I have a three-month-old son, and I work in education. You would think I would accept whatever help I could get to make kids smarter.
Not quite.
Some products claim to make kids smart. One popular product line is Baby Einstein, but there are many others trying to fill the baby education niche market.
Here's the problem - educational videos and software are not designed to effectively improve the intelligence of children; rather, they are designed to look good to adults who purchase them. Parents, especially new ones, are a sucker-rich environment for sellers of educational products. We feel guilty if we aren't giving our kids the extra edge to get ahead in life.
Guess what? Fostering a happy home environment, reading and conversing with our kids, and turning off the TV will benefit them much more than a video designed to cram facts into their little noggins.
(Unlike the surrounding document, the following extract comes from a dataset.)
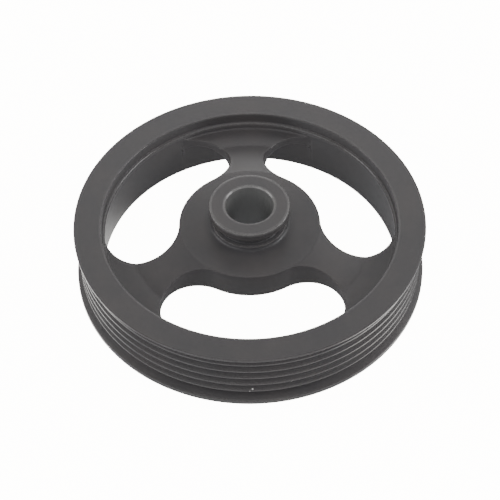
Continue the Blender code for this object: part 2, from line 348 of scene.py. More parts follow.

Consider Einstein. Yes, he was an excellent thinker. But was he a human calculator? No, he had assistants work many of the calculations for him. This was in the age before computers, so it was a common practice. Einstein didn't grasp everything at once, and he was not forced to learn.
Einstein knew how to connect known facts and concepts in order to extrapolate into the unknown. This is the essence of creativity - walking to the edge of that which is known, and extending it beyond its current ending point by combining truths from various spheres of knowledge. Does your educational software teach kids how to do that? Probably not.
Teach your kids how to learn and how to make connections. Save the twenty bucks on the DVD and take them out for ice cream instead. Time with you is the real magic bullet.